Shortest Distance Homework: Find Origin to Curve x^2+2xy+y^2=150

[Air]

Homework Statement

Find the shortest distance from the origin to the curve $$x^2+2xy+y^2=150$$.

Homework Equations

$$\frac{\partial f}{\partial x}$$, $$\frac{\partial f}{\partial y}$$


3. The problem I'm occurring
I'm not sure how to start is thus can't attempt it. I would have used the Lagrange theory but that would give the max point and I also don't have the constraint so cannot use it. For a start, can someone suggest how I would start. Any methods? I have to use partial differentiation.

 

[yyat]

You can use Lagrange's multiplier method to find maxima as well as minima.
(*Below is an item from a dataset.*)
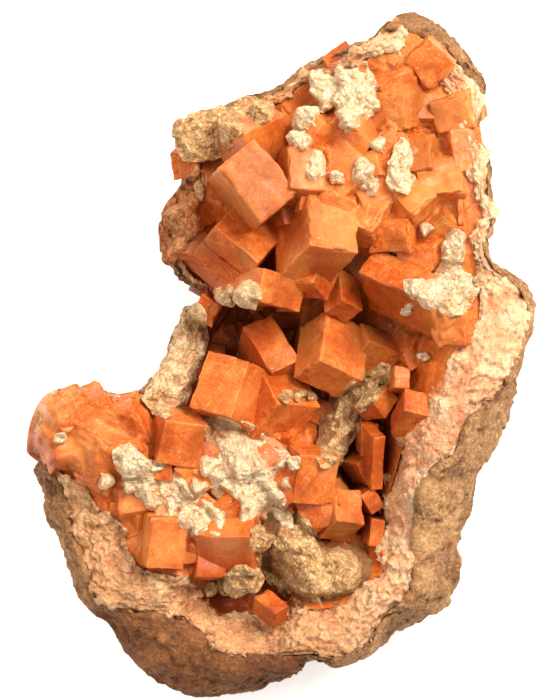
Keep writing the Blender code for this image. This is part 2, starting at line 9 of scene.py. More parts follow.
import bpy
import numpy as np
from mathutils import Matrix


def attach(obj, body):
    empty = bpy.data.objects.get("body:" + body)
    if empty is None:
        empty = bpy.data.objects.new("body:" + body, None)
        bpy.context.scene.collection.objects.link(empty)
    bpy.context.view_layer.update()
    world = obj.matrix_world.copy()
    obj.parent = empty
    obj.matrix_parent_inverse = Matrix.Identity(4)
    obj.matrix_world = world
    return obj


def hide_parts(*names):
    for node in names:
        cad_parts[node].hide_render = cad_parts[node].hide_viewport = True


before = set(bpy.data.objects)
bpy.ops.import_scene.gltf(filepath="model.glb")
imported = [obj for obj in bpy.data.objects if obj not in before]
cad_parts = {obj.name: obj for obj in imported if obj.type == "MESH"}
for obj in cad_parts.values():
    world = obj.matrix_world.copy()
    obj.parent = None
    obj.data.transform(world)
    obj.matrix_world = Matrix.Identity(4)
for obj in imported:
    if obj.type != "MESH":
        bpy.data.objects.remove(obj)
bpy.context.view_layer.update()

MM = 0.001

# Sizes shared with the CAD model, mm
LAYER = 3.2
RIM_LIFT = 0.4
UNDER_CURVE = 8.0
SPOT_REACH = 3.6
FAR_WEIGHT = 1e-9
MIDDLE_ENDS = (-20.0, 24.0)
MIDDLE_X = 2.0
MIDDLE_SLOPE = 0.25
LEAN = (12.0, 38.0)
MIDDLE_DEPTH = 0.55
STRETCH = (0.85, 1.2)
SEED = 7

# At the lobe the rock lies this much lower and further in, under the crystals
LOBE_SINK = 3.0
LOBE_DRAWN = 1.2

# How finely the surfaces are drawn
ROCK_ROUND = 640
RIM_ROUND = 1100
FLOOR_ROUND = 760
LARGE_GRID = 26
LESSER_GRID = 18
SMALL_GRID = 5
EDGE_ROUNDING = 0.16
SMALL_COUNT = 140
SMALL_EDGE = (1.4, 3.8)
SMALL_LEAN = (5.0, 50.0)

# The view: the middle of the photograph, the height it covers, and the eye's distance
VIEW_MIDDLE = (-1.05, 1.05)
VIEW_HEIGHT = 105.0
VIEW_PLANE = 20.0
EYE_DISTANCE = 700.0

# The rock's outline seen from above, clockwise from the top knob. Each row holds the
# point, the width of bare rock inside it, the distance in to the inner edge of the
# pale rim, the height at which the side is widest, and the y on the middle line that
# distances are measured towards.
OUTLINE = [
    (15.4, 49.3, 1, 5, 14, 24),
    (18, 50.8, 2, 6, 14, 24),
    (22, 50.4, 2.6, 7, 14, 24),
    (25.8, 47.9, 2.2, 6.5, 14, 24),
    (29, 44.2, 2, 6, 14, 24),
    (31, 40.8, 1, 6, 14, 24),
    (30.3, 36.5, 0.8, 5.5, 14, 24),
    (30.1, 33.5, 0.8, 5, 14, 24),
    (31.5, 29.5, 0.8, 4.5, 13, 23.5),
    (31.9, 24.5, 0.8, 2.6, 13, 19.5),
    (32.4, 20.8, 0.8, 2.6, 13, 16.5),
    (31.3, 17, 0.8, 2.6, 13, 13.5),
    (32.2, 13.9, 0.8, 3.2, 13, 11),
    (35.4, 11.8, 1.2, 6, 13, 9.5),
    (37.6, 9.2, 1.4, 8, 13, 7.5),
    (38.1, 5.5, 1.4, 9, 13, 4.5),
    (36.8, 0.6, 1.4, 11, 12, 0.5),
    (35.5, -3.6, 2, 12, 12, -3),
    (33.6, -9.5, 5, 13, 11, -7.5),
    (31, -14.4, 4.5, 13, 11, -11.5),
    (28.9, -18.4, 6.5, 12, 11, -14.5),
    (28, -23.5, 7.5, 12.5, 11, -19),
    (26.8, -28.2, 6.5, 12, 10, -20),
    (26.9, -32, 7, 13, 10, -20),
    (25.4, -37, 6, 12, 10, -20),
    (22, -39.5, 4.5, 10, 10, -20),
    (17, -41.2, 2.5, 8, 9, -20),
    (14.2, -44.2, 2, 9, 9, -20),
    (9, -46.6, 1.6, 10, 9, -20),
    (4.6, -46, 1.2, 9.5, 9, -20),
    (1.5, -48.4, 3.5, 11, 9, -20),
    (-4.2, -49.8, 4.5, 11, 9, -20),
    (-9.5, -50.5, 5.5, 12, 9, -20),
    (-13.5, -50.6, 8, 13, 9, -20),
    (-18.5, -48.2, 9, 14, 9, -20),
    (-22.3, -44.6, 7.5, 14, 9, -20),
    (-25.3, -39.9, 3, 11, 9, -20),
    (-29.2, -37.3, 2, 10, 9, -20),
    (-31.2, -32.5, 2, 9, 9, -20),
    (-33.2, -27.2, 1.8, 9, 9, -19.6),
    (-35.6, -23.2, 3.5, 8, 9, -19.2),
    (-36.9, -19.2, 4, 7, 9, -19),
    (-37.7, -15.4, 1.6, 3.6, 11, -18.8),
    (-37, -9.8, 0.9, 2.6, 12, -18.4),
    (-34.6, -5.8, 0.9, 2.6, 12, -18),
    (-30.4, -4.8, 0.9, 2.6, 12, -17.4),
    (-26, -5.6, 1, 2.8, 11, -16.4),
    (-21.8, -5.2, 1.2, 3, 11, -14),
    (-18.2, -2.2, 1.5, 3.2, 11, -9.6),
    (-16.1, 2.4, 1.5, 3.2, 10, -2.5),
    (-14.6, 6.4, 1.2, 2.8, 10, 2.5),
    (-12.3, 8.4, 1, 2.6, 10, 5.5),
    (-11.6, 9.8, 1, 2.6, 10, 8),
    (-13.4, 11, 1, 2.6, 10, 10.2),
    (-16.5, 12.6, 1.2, 2.8, 10, 12.5),
    (-17.4, 17, 1.2, 3, 10, 14.8),
    (-16.6, 22, 1.2, 3, 10, 17.5),
    (-14.6, 26, 1.2, 3, 10, 20),
    (-14.8, 30.5, 1.2, 3, 10, 22),
    (-14.6, 34.6, 1.2, 3, 11, 24),
    (-11, 36.8, 1.2, 3, 11, 24),
    (-6, 38.8, 1.2, 3, 12, 24),
    (-1, 40.8, 1, 3, 12, 24),
    (4, 44, 1, 3.2, 13, 24),
    (9.5, 46.6, 1.2, 4, 13, 24),
    (13.4, 47.8, 1.2, 4.5, 14, 24),
]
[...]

Apply it to the distance squared function f(x,y)=x^2+y^2 with the constraint x^2+2xy+y^2=150.

 

[Air]

I have reached a point of confusion...

$$f(x,y) = x^2+y^2$$
$$g(x,y) = x^2+2xy+y^2=150$$

$$\mathrm{Equation 1: }2x - \lambda (2x + 2y) = 0 \implies \lambda = \frac{2x}{2x+2y}$$
$$\mathrm{Equation 2: }2y - \lambda (2x + 2y) = 0 \rightarrow 2y - \left( \frac{2x}{2x+2y}\right) (2x + 2y ) = 0 \rightarrow 2x+2y = 0 \implies y=x$$

Into constraint equation to solve for value of $$x$$ and $$y$$.
$$\therefore y^2 + 2y^2 y^2 = 150 \implies y = \pm \sqrt{\frac{150}{4}} = x$$

Which gives many solutions. How can I saw which is the shortest distance?

 

[yyat]

Well, you got two solutions: $$(\sqrt{150}/2,\sqrt{150}/2)$$ and $$(-\sqrt{150}/2,-\sqrt{150}/2)$$. Both have the same distance from the origin, compute it and you have the answer.